* [To do]: Nothing but the lines from the one containing "build_rear_arch(rear)" down to the one containing "obj.parent = empty", both included, should be echoed, and each exactly as it stands.

|---|

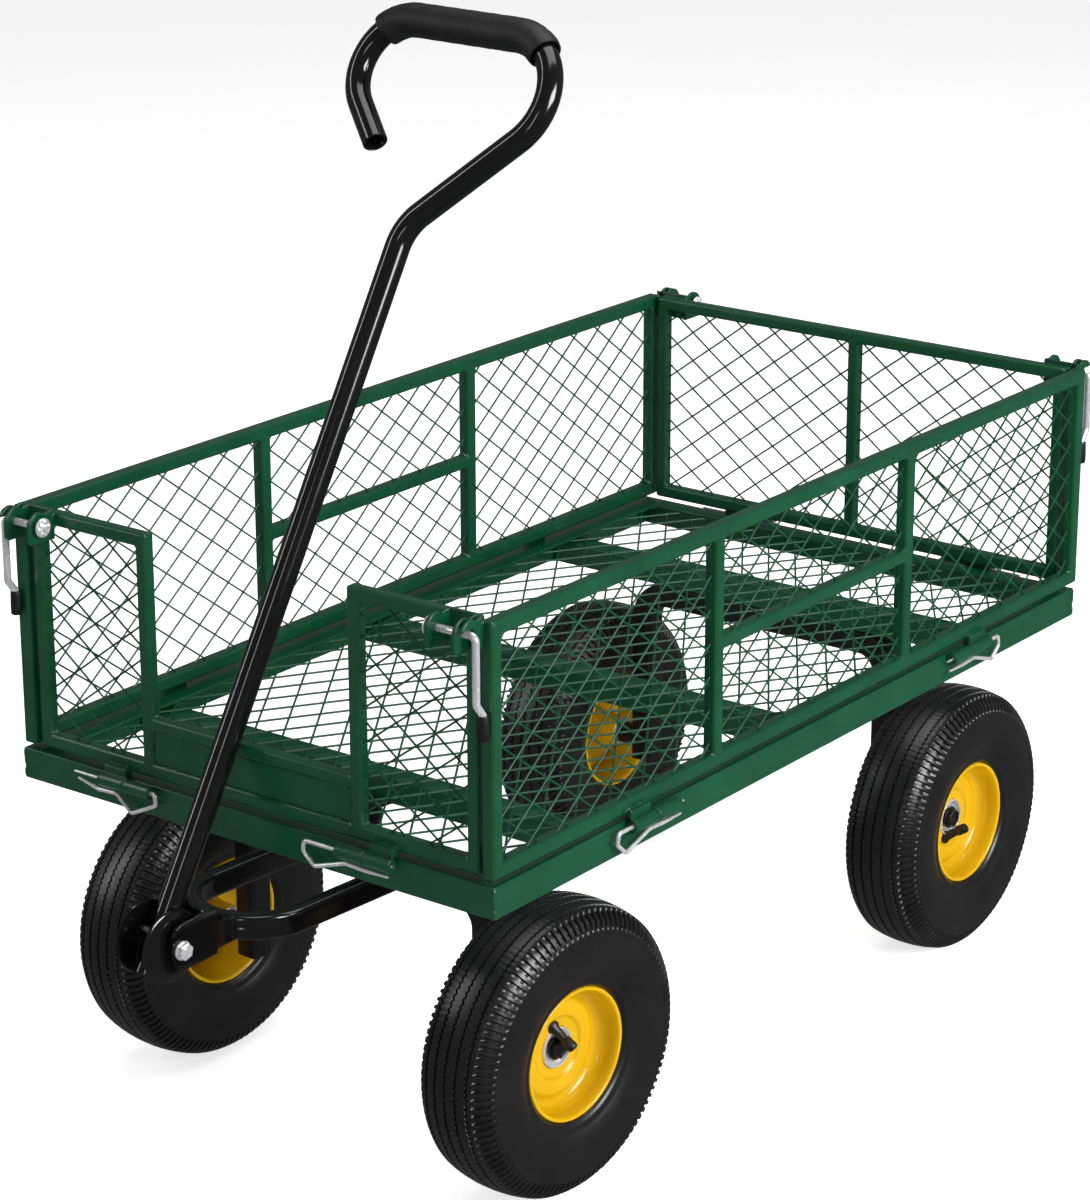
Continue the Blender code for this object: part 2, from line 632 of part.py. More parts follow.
# ---------------------------------------------------------------- latches
def build_latch(label, side, way, end_y):
    """Latch: a rod through the ears, a push nut on its inner end, and a hanging lever."""
    rod_y = end_y + way * LATCH_OFFSET
    normal = Vector((0, 1, 0))

    def place(u, v):
        return (side * u, rod_y, LATCH_Z + v)

    corners = [(LATCH_ROD_START, 0.0), (LATCH_LEVER_X, 0.0), (LATCH_LEVER_X, -LEVER_KINK_DROP[0])]
    bend = round_corners(corners, (LEVER_BEND,), 4)
    bm = bmesh.new()
    rings = sweep_rings(bm, path_frames(bend, place, normal), normal, circle_section(LATCH_ROD, 8))
    last = list(rings[-1])
    for height in (LEVER_KINK_DROP[1], LEVER_TIP_DROP):
        drop = Vector((0, -way * LEVER_KINK, LEVER_KINK_DROP[0] - height))
        rings.append([bm.verts.new(v.co + drop) for v in last])
    stitch(bm, rings)
    axis = (0.0, rod_y, LATCH_Z)
    lever = make_object("latch_lever_" + label, bm, "zinc_plate", origin=axis, smooth=40)
    nut = bmesh.new()
    flat, dome = 0.0015, 0.0025
    add_lathe(nut, [(0, PUSH_NUT_RADIUS), (flat, PUSH_NUT_RADIUS), (dome, PUSH_NUT_RADIUS * 0.7)],
              place(PUSH_NUT_X, 0.0), (side, 0, 0), 12, ring=False)
    combine(lever, nut)

    cap = bmesh.new()
    wall = LATCH_ROD + GAP
    low, high = -LEVER_TIP_DROP - 0.0035, -LEVER_KINK_DROP[1] + 0.0005
    profile = [(low, CAP_RADIUS * 0.7), (low + 0.001, CAP_RADIUS), (high, CAP_RADIUS), (high, wall),
               (-LEVER_TIP_DROP - GAP, wall)]
    add_lathe(cap, profile, (side * LATCH_LEVER_X, rod_y - way * LEVER_KINK, LATCH_Z), (0, 0, 1), 10,
              ring=False)
    make_object("latch_cap_" + label, cap, "cap_rubber", origin=axis, smooth=40)


def build_latches():
    for end, way, end_y in (("front", -1, -TRAY_HALF_Y), ("rear", 1, PANEL_REAR_Y)):
        for label, side in (("left", -1), ("right", 1)):
            build_latch(end + "_" + label, side, way, end_y)


# ---------------------------------------------------------------- running gear
def add_arch(bm, top_z):
    """Square tube bent into an upside-down U, in the plane of the axle."""
    corners = [(-ARCH_LEG_X, ARCH_FOOT_Z), (-ARCH_LEG_X, top_z), (ARCH_LEG_X, top_z),
               (ARCH_LEG_X, ARCH_FOOT_Z)]
    path = round_corners(corners, (ARCH_BEND, ARCH_BEND), 5)
    add_sweep(bm, path, lambda u, v: (u, 0.0, v), (0, 1, 0), box_section(ARCH_TUBE, ARCH_TUBE, 0.003))


def build_rear_arch(parent):
    bm = bmesh.new()
    add_arch(bm, REAR_ARCH_Z)
    make_object("rear_arch", bm, "satin_black", parent=parent, smooth=30)


def build_front_arch(parent):
    bm = bmesh.new()
    add_arch(bm, FRONT_ARCH_Z)
    arch = make_object("front_arch", bm, "satin_black", parent=parent, smooth=30)
    bore = bmesh.new()
    add_cylinder(bore, (0, 0, FRONT_ARCH_Z - 0.02), (0, 0, FRONT_ARCH_Z + 0.02), AXLE_RADIUS + 0.0004, 20)
    combine(arch, bore, "DIFFERENCE")


def build_king_pin(parent):
    """King pin: mounting disc under the tray, spacer, pin through the arch, and a nut below it."""
    bm = bmesh.new()
    arch_top = FRONT_ARCH_Z + ARCH_TUBE / 2
    arch_bottom = FRONT_ARCH_Z - ARCH_TUBE / 2
    profile = [(TRAY_BOTTOM - GAP, 0.030), (TRAY_BOTTOM - 0.005, 0.030), (TRAY_BOTTOM - 0.005, 0.014),
               (arch_top + GAP, 0.014), (arch_top + GAP, AXLE_RADIUS),
               (arch_bottom - GAP, AXLE_RADIUS), (arch_bottom - GAP, 0.012),
               (arch_bottom - 0.009, 0.012)]
    add_lathe(bm, profile, (0, 0, 0), (0, 0, 1), 16, ring=False)
    make_object("king_pin", bm, "satin_black", parent=parent, smooth=30)


def tyre_profile():
    """Closed outline of the tyre: beads, bulged sidewalls, shoulders and a crowned tread."""
    half = WHEEL_WIDTH / 2
    side = [(0.0305, RIM_RADIUS + GAP), (0.0350, 0.0670), (half, 0.0900), (0.0395, 0.1080),
            (0.0345, 0.1215), (0.0220, 0.1293)]
    crown = [(0.0, WHEEL_RADIUS)]
    return side + crown + [(-a, r) for a, r in reversed(side)]


def rim_profile():
    """Closed outline of the rim: rolled edge, barrel, dished disc and hub tube."""
    edge = 0.0295
    barrel = RIM_RADIUS - 0.0025
    bore = AXLE_RADIUS + 0.0004
    hub, (hub_in, hub_out) = HUB_RADIUS, HUB_REACH
    return [(edge, RIM_RADIUS), (-edge, RIM_RADIUS), (-edge, barrel), (-0.006, barrel - 0.001),
            (-0.0045, hub), (-hub_in, hub), (-hub_in, bore), (hub_out, bore), (hub_out, hub),
            (-0.002, hub), (-0.0005, 0.040), (0.006, 0.0525), (0.014, barrel - 0.001),
            (edge, barrel)]


def build_wheel(label, side, parent):
    origin = (side * WHEEL_MID_X, 0.0, WHEEL_RADIUS)
    tyre, rim = bmesh.new(), bmesh.new()
    add_lathe(tyre, tyre_profile(), origin, (side, 0, 0), 36)
    add_lathe(rim, rim_profile(), origin, (side, 0, 0), 24)
    make_object("tyre_" + label, tyre, "tyre_rubber", origin=origin, parent=parent, smooth=35)
    make_object("rim_" + label, rim, "wheel_yellow", origin=origin, parent=parent, smooth=35)

    axle = bmesh.new()
    leg = ARCH_LEG_X + ARCH_TUBE / 2 + GAP
    hub_in, hub_out = WHEEL_MID_X - HUB_REACH[0] - GAP, WHEEL_MID_X + HUB_REACH[1] + GAP
    profile = [(leg, 0.0115), (hub_in, 0.0115), (hub_in, AXLE_RADIUS), (hub_out, AXLE_RADIUS),
               (hub_out, 0.0105), (hub_out + 0.002, 0.0105), (hub_out + 0.0035, 0.0065),
               (hub_out + 0.0065, 0.0050)]
    add_lathe(axle, profile, (0, 0, WHEEL_RADIUS), (side, 0, 0), 12, ring=False)
    make_object("axle_" + label, axle, "satin_black", origin=origin, parent=parent, smooth=35)


# ---------------------------------------------------------------- drawbar and handle
def clevis_outline():
    """Tall plate with a bowed nose, and a neck of the tube's height that runs into the loop."""
    loop_front = WISHBONE_BEND_Y - math.sqrt(WISHBONE_X ** 2 - CLEVIS_X[0] ** 2)
    back, half = PIVOT_Y + CLEVIS_LENGTH, WISHBONE_HEIGHT / 2
    tall = CLEVIS_TOP[0] + CLEVIS_BOTTOM[0]
    top, steps = PIVOT_Z + CLEVIS_TOP[0], 8
    nose = [(PIVOT_Y - CLEVIS_NOSE * math.sin(math.pi * k / steps) ** 0.5, top - tall * k / steps)
            for k in range(steps + 1)]
    return nose + [(back, PIVOT_Z - CLEVIS_BOTTOM[1]), (back, PIVOT_Z - half), (loop_front, PIVOT_Z - half),
                   (loop_front, PIVOT_Z + half), (back, PIVOT_Z + half), (back, PIVOT_Z + CLEVIS_TOP[1])]


def build_wishbone(parent):
    """Drawbar: a square tube bent into a U, with two clevis plates welded to its front."""
    z = PIVOT_Z
    rear = -ARCH_TUBE / 2 - GAP
    corners = [(WISHBONE_X, rear), (WISHBONE_X, WISHBONE_BEND_Y - WISHBONE_X),
               (-WISHBONE_X, WISHBONE_BEND_Y - WISHBONE_X), (-WISHBONE_X, rear)]
    radius = WISHBONE_X - 0.0005
    path = round_corners(corners, (radius, radius), 7)
    bm = bmesh.new()
    add_sweep(bm, path, lambda u, v: (u, v, z), (0, 0, 1),
              box_section(WISHBONE_WIDTH, WISHBONE_HEIGHT, 0.003))
    wishbone = make_object("wishbone", bm, "satin_black", parent=parent, smooth=30)

    outline = clevis_outline()
    plates, bore = bmesh.new(), bmesh.new()
    for side in (-1, 1):
        add_plate(plates, outline, lambda u, v, d, side=side: (side * (CLEVIS_X[0] + d), u, v),
                  CLEVIS_X[1] - CLEVIS_X[0])
    reach = CLEVIS_X[1] + 0.01
    add_cylinder(bore, (-reach, PIVOT_Y, z), (reach, PIVOT_Y, z), PIVOT_BORE)
    combine(wishbone, plates)
    combine(wishbone, bore, "DIFFERENCE")


def handle_place(u, v):
    """Handle plane to the steering frame: u to the right, v up along the shaft from the pivot."""
    return Vector((u, PIVOT_Y + v * math.sin(HANDLE_LEAN), PIVOT_Z + v * math.cos(HANDLE_LEAN)))


def handle_path():
    """Shaft, 45 degree jog to the right, right bend, grip bar, and the left end curled back."""
    grip = HANDLE_REACH
    corners = [(0.0, -HANDLE_FOOT), (0.0, grip - JOG_DROP), (JOG_DROP, grip), (-LOOP_LEFT, grip),
               (-CURL_END_X, grip - LOOP_LEFT + CURL_END_X)]
    return round_corners(corners, HANDLE_BENDS, 7)


def build_handle(parent):
    normal = Vector((0, math.cos(HANDLE_LEAN), -math.sin(HANDLE_LEAN)))
    pivot = (0.0, PIVOT_Y, PIVOT_Z)
    bm = bmesh.new()
    add_sweep(bm, handle_path(), handle_place, normal, circle_section(HANDLE_RADIUS, 12))
    handle = make_object("handle_tube", bm, "gloss_black", origin=pivot, parent=parent, smooth=40)
    cheeks, bush, bore = bmesh.new(), bmesh.new(), bmesh.new()
    inner, outer = SHOE_X
    for side in (-1, 1):
        add_cylinder(cheeks, (side * inner, PIVOT_Y, PIVOT_Z), (side * outer, PIVOT_Y, PIVOT_Z),
                     SHOE_RADIUS, 24)
    reach = CLEVIS_X[0] - GAP
    add_cylinder(bush, (-reach, PIVOT_Y, PIVOT_Z), (reach, PIVOT_Y, PIVOT_Z), BUSH_RADIUS, 12)
    add_cylinder(bore, (-0.03, PIVOT_Y, PIVOT_Z), (0.03, PIVOT_Y, PIVOT_Z), PIVOT_BORE)
    combine(handle, cheeks)
    combine(handle, bush)
    combine(handle, bore, "DIFFERENCE")

    level = [p for p in handle_path() if p[1] > HANDLE_REACH - 0.016 and abs(p[0]) < GRIP_HALF_LENGTH]
    sleeve = bmesh.new()
    add_sleeve(sleeve, level, handle_place, normal, GRIP_RADIUS, HANDLE_RADIUS + 3 * GAP, 12)
    make_object("handle_grip", sleeve, "grip_foam", origin=pivot, parent=parent, smooth=40)


def build_pivot_bolt(parent):
    """Pivot bolt along X: hexagon head on the right, shank, and nut on the left."""
    clevis = CLEVIS_X[1] + GAP
    bm = bmesh.new()
    profile = [(-clevis - 0.007, 0.0085), (-clevis, 0.0085), (-clevis, 0.005), (clevis, 0.005),
               (clevis, 0.0085), (clevis + 0.006, 0.0085), (clevis + 0.007, 0.0070)]
    add_lathe(bm, profile, (0, PIVOT_Y, PIVOT_Z), (1, 0, 0), 12, ring=False)
    make_object("pivot_bolt", bm, "zinc_plate", origin=(0.0, PIVOT_Y, PIVOT_Z), parent=parent, smooth=30)


# ---------------------------------------------------------------- assembly
def centre_on_footprint():
    for obj in bpy.data.objects:
        if obj.parent is None:
            obj.location.y += TRAY_CENTRE_Y


def build_cart():
    clear_scene()
    build_tray()
    build_cross_members()
    build_deck()
    build_clips()
    build_side("left", -1)
    build_side("right", 1)
    build_front_gate()
    build_rear_gate()
    build_latches()

    rear = make_empty("rear_axle_frame", (0, REAR_AXLE_Y, 0))
    build_rear_arch(rear)
    pin = make_empty("king_pin_frame", (0, FRONT_AXLE_Y, 0))
    build_king_pin(pin)
    steering = make_empty("steering_frame", (0, FRONT_AXLE_Y, 0), turn=STEER_REST)
    build_front_arch(steering)
    build_wishbone(steering)
    build_pivot_bolt(steering)
    build_handle(steering)
    for end, parent in (("front", steering), ("rear", rear)):
        for label, side in (("left", -1), ("right", 1)):
            build_wheel(end + "_" + label, side, parent)
    centre_on_footprint()


build_cart()
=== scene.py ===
import math
import random

import bmesh
import bpy
from mathutils import Matrix, Vector


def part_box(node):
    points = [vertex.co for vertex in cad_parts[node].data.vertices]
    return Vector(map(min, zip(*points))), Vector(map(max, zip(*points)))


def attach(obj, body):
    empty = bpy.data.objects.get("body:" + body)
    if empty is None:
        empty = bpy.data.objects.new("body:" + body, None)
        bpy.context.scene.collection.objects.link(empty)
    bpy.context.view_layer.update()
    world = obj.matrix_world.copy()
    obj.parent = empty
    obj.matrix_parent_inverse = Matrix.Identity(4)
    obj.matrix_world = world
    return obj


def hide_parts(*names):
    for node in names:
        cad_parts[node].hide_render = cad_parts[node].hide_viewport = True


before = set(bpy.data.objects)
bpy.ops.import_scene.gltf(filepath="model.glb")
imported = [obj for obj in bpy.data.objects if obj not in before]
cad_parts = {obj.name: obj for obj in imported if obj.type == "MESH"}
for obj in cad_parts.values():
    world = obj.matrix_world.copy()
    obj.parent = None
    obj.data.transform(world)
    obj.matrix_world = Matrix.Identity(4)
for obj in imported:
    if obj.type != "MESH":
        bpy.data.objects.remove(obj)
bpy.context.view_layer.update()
random.seed(4)

# ---------------------------------------------------------------- dimensions, metres
TRAY_Y = 0.0482                   # the tray's middle, seen from the footprint's middle
TRAY_TOP = 0.336
TRAY_HALF_X, TRAY_HALF_Y = 0.262, 0.470
STEER_REST = math.radians(-4.28)
STEERING = Matrix.Translation((0, -0.2683, 0)) @ Matrix.Rotation(STEER_REST, 4, "Z")
REAR_AXLE = Matrix.Translation((0, 0.3612, 0))
WHEEL_MID_X, WHEEL_RADIUS = 0.2126, 0.1315

PANEL_BOTTOM, PANEL_TOP = 0.341, 0.560
SIDE_TUBE, GATE_TUBE = 0.013, 0.012
MID_RAIL = (0.447, 0.459)
NOTCH_HALF_X, NOTCH_TOP = 0.110, 0.396

FRONT_FACE, REAR_FACE = 0.467, 0.476         # gates' outer faces, from the tray's middle
MID_POST_Y, SIDE_POSTS = 0.154, (-0.457, 0.463)
GATE_CORNER_X = 0.232

HINGE_Z, HINGE_OUT = 0.332, 0.007
SIDE_HINGE, GATE_HINGE = (0.225, 0.2585, 0.292), (0.104, 0.1335, 0.163)
CLIP_WIRE = 0.0019
LATCH_Z, LATCH_ROD, LATCH_Y_OUT = 0.552, 0.00325, 0.0146
ROD_START, NUT_X = 0.2065, 0.2095
LEVER_X, LEVER_BEND, LEVER_KINK, LEVER_TIP = 0.257, 0.054, 0.0086, 0.086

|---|

* [Result of this task]:
    build_rear_arch(rear)
    pin = make_empty("king_pin_frame", (0, FRONT_AXLE_Y, 0))
    build_king_pin(pin)
    steering = make_empty("steering_frame", (0, FRONT_AXLE_Y, 0), turn=STEER_REST)
    build_front_arch(steering)
    build_wishbone(steering)
    build_pivot_bolt(steering)
    build_handle(steering)
    for end, parent in (("front", steering), ("rear", rear)):
        for label, side in (("left", -1), ("right", 1)):
            build_wheel(end + "_" + label, side, parent)
    centre_on_footprint()


build_cart()
=== scene.py ===
import math
import random

import bmesh
import bpy
from mathutils import Matrix, Vector


def part_box(node):
    points = [vertex.co for vertex in cad_parts[node].data.vertices]
    return Vector(map(min, zip(*points))), Vector(map(max, zip(*points)))


def attach(obj, body):
    empty = bpy.data.objects.get("body:" + body)
    if empty is None:
        empty = bpy.data.objects.new("body:" + body, None)
        bpy.context.scene.collection.objects.link(empty)
    bpy.context.view_layer.update()
    world = obj.matrix_world.copy()
    obj.parent = empty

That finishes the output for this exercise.